If you buy individual securities, are you sure you are holding on to the right stocks for the right reasons? Look through your portfolio and ask yourself why each stock is still there.
Granted, I am a fund buyer. I don’t buy individual stocks because I don’t like the risk involved. But that doesn’t mean I am against individual securities. If you do your homework and keep your eyes on the stock and the market (two different entities) you can do really well with individual positions.
Unfortunately, some investors hold on to some stocks for the wrong reasons. Here are the top 7 wrong reasons to hold a stock:
1. “I inherited it from my mother.”
I honestly respect the sentiment. If someone you love gifted you stock, it can be hard to cash it in. It might feel like you are betraying that person and that’s especially hard to do if they’ve passed on.
None the less, I urge you to reconsider. The real gift you got from this person was an investment that happens to be in the form of the stock shares you now hold. The person who gave you that gift worked hard to obtain those shares. He or she bought that stock because they thought it would grow in value. So what your loved ones wanted to give you was wealth and growth – not that individual stock.
The last thing your loved one would want would be to see you hold to an investment that no longer makes sense. Protect the spirit of the gift – not the shares.
2. “I don’t want to incur a taxable gain.”
I understand this also. Nobody likes to pay taxes. But sometimes paying taxes is a good thing. Which is better, paying tax on a gain or allowing a gain to turn into a loss? Obviously, it’s better to realize the gain (and pay the tax) than to sit and watch the gain disappear.
Of course since we can’t predict the future, there is no way to know if gains are going to expand or contract. But consider your risk profile. If you have a lot of your wealth tied up in one stock, you also have a great deal of risk. It can be smart to sell off a portion of that stock – even if it’s doing really well at the moment – pay the tax, and diversify your holdings.
Why?
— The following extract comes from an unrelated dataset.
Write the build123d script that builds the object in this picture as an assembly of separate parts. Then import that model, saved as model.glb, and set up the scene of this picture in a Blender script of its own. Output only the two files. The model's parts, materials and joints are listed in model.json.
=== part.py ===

Glad you asked. If your wealth is concentrated in one stock and it continues to do well, your life probably won’t change. But if that one stock gets smacked, you might find yourself working at “Flippy Burger” supersizing it right and left – and not because you need something to do with your time.
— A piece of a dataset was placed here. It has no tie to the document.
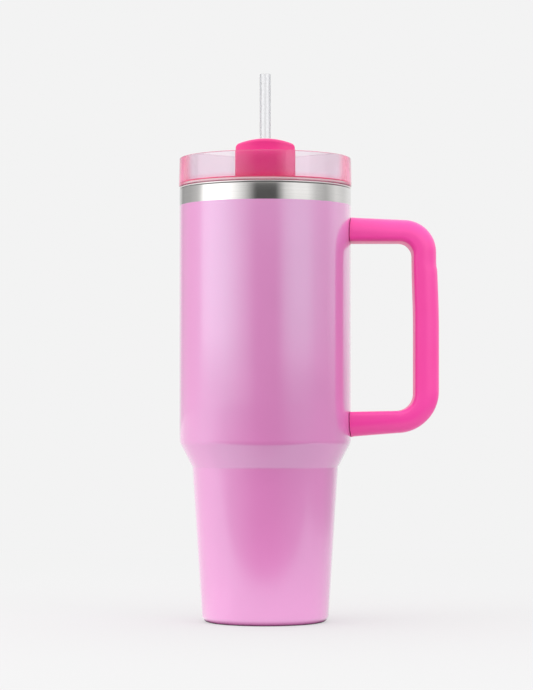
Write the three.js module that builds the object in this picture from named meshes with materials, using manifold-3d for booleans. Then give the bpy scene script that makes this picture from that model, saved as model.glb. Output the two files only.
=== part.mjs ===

Dividends are great. And dividends are often a major benefit of owning particular stocks. But lots of stocks pay dividends – not just the one you now own. You might be able to diversify your holdings and increase your dividend payments at the same time.
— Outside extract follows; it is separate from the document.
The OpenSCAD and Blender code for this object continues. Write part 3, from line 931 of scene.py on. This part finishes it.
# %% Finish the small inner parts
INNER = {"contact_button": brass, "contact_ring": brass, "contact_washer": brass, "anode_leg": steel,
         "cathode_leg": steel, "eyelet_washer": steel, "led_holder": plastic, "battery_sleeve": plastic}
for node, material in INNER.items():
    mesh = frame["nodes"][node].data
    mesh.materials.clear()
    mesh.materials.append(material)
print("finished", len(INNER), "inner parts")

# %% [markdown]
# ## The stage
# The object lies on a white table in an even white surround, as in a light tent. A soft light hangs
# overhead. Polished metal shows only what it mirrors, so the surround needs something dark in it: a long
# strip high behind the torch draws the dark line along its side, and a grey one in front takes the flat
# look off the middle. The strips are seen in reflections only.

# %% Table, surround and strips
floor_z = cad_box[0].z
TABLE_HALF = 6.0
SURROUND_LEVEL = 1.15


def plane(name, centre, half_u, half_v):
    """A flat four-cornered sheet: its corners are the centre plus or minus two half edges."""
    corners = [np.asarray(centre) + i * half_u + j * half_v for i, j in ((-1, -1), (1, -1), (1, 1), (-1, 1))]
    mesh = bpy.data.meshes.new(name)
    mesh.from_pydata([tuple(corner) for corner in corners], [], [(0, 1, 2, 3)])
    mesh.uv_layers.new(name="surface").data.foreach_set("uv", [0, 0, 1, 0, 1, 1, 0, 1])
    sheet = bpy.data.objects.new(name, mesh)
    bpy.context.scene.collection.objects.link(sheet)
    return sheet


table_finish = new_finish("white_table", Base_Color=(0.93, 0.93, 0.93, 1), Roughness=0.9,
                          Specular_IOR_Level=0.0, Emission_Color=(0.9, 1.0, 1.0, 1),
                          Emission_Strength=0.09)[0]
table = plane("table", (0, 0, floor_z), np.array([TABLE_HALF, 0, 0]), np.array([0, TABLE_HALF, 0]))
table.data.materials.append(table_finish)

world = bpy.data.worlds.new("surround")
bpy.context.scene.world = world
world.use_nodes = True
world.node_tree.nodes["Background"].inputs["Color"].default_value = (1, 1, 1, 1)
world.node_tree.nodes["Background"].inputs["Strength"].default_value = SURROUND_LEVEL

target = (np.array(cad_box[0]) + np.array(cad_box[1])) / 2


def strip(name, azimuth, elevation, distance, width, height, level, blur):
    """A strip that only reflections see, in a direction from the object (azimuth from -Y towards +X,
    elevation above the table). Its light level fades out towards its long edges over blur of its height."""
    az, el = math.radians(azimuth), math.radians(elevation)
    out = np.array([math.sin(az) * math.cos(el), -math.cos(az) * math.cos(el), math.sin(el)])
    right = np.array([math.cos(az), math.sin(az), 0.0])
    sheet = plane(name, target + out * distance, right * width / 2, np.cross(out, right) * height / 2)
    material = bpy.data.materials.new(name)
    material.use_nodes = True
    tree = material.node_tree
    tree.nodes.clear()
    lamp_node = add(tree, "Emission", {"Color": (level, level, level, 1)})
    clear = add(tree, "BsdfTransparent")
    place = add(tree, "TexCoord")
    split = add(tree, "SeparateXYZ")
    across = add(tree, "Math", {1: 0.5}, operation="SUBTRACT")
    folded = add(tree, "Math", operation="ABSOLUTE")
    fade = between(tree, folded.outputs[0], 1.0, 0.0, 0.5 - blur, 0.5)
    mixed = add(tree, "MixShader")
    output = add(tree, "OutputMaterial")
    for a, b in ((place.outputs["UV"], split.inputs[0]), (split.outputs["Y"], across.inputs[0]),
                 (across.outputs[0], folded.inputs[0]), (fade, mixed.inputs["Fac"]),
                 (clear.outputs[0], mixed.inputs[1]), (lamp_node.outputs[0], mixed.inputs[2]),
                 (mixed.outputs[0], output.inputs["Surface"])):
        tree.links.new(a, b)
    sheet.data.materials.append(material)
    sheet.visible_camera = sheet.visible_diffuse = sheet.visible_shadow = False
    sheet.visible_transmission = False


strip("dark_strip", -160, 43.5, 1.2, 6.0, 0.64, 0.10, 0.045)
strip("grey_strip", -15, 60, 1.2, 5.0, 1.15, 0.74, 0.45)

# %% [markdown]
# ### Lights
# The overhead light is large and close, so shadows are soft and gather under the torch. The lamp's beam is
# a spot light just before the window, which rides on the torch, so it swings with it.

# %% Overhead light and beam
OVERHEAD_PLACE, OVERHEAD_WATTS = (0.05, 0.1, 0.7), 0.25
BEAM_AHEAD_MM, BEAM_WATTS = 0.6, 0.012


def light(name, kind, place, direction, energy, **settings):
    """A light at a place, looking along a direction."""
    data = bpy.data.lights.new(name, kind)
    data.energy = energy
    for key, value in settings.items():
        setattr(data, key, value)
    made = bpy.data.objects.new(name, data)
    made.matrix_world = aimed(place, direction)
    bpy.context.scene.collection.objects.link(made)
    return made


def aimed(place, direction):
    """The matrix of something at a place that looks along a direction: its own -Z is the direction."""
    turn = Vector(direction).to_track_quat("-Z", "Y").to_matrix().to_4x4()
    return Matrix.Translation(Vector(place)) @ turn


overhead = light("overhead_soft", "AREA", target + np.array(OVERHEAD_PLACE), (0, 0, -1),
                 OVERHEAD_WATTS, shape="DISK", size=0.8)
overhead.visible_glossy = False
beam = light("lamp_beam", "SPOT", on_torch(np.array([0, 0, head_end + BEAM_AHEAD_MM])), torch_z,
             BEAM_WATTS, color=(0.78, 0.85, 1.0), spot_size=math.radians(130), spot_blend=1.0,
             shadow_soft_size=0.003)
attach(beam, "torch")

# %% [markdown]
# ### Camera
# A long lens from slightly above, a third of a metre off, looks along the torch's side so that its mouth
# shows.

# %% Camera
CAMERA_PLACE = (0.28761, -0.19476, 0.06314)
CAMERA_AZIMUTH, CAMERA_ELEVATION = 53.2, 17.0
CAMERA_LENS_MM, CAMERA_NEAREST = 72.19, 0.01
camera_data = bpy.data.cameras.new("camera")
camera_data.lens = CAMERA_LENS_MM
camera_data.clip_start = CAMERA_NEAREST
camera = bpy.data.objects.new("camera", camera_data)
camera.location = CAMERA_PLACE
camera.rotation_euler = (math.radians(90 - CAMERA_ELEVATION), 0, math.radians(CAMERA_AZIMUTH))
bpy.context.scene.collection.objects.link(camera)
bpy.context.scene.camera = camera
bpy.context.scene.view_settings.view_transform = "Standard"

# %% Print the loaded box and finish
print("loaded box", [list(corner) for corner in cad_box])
It also makes sense to consider the safety of the dividends and the stock price itself. Lots of investors bought MLPs and other high dividend paying stocks over the last several years and really got their heads handed to them.
If the company reduces or suspends the dividend, the stock price often craters (because the high dividend might be the only thing that is holding the share price up.) That’s what they call a “double whammy” in sophisticated investment jargon. Ouchy.
4. “I know it’s coming back. I can’t sell now. I don’t want to take a loss”.
I get it. When we sell a security for less than we paid for it, it’s like we admit that we made a mistake and did something wrong. It’s a shot to the ego.
Sometimes that message echoes loud inside our heads. But even so, this isn’t a voice you should listen to. You can’t predict investment results. You could have done all your homework and still bought a stock that lost money. It happens.
When you bought the stock you didn’t know it was going to go down in value. You can’t possibly know now that the share price is going to come back. Nobody knows what’s going to happen in the future. And by the way, if the shares do come back, couldn’t the prices of other securities also do well? You better believe it.
5. “It can’t go down any further.”
This is just a variation on the theme above. No Bueno. Tarot cards don’t work my dear Pilgrim.
6. “Everyone else is buying it.”
A couple years ago, everyone was nuts about Apple shares. From the height of the hysteria to its crash, investors lost about 60%. The stock has recovered of course but investors who bought the S&P 500 index fund did twice as well over the last 2 years as Apple shareholders.
I’m not saying Apple is a bad company. I’m just saying that crowd mentality isn’t a very good predictor of stock performance. Dig?
7. “I know this guy who knows a guy who says…….”
If you really have inside information and act on it, you will be breaking the law. If you get caught, you’ll go to jail. I can’t speak from personal experience and Al Capone might take issue with me, but in my book, all the money in the world isn’t worth getting thrown in the slammer.
And if you don’t have inside information then the information is public. That means the news is on the street and other investors know about it so you don’t have an edge. Bottom line? Trading on “special information” can be a recipe for disaster.
So, with all the wrong reasons to hold a stock, is there ever a good reason to continue to hold a stock?
The One Good Reason To Own A Stock
If you already own a stock and you’d buy it again today – right now – at the current price – and you’d be buying it for the right reasons. That is probably a stock that makes sense to have in your portfolio.
I’ve written an entire post on how to find stocks to buy and if that topic interests you, I recommend you review it.
My suggestion is to go through your portfolio now. Look at each one of your stocks and ask yourself why you still have it in your account. If you can’t come up with a good reason, it may be a good time to replace it with something more promising.
How often do you evaluate your stock holdings? How do you decide what to hold on to and what to sell?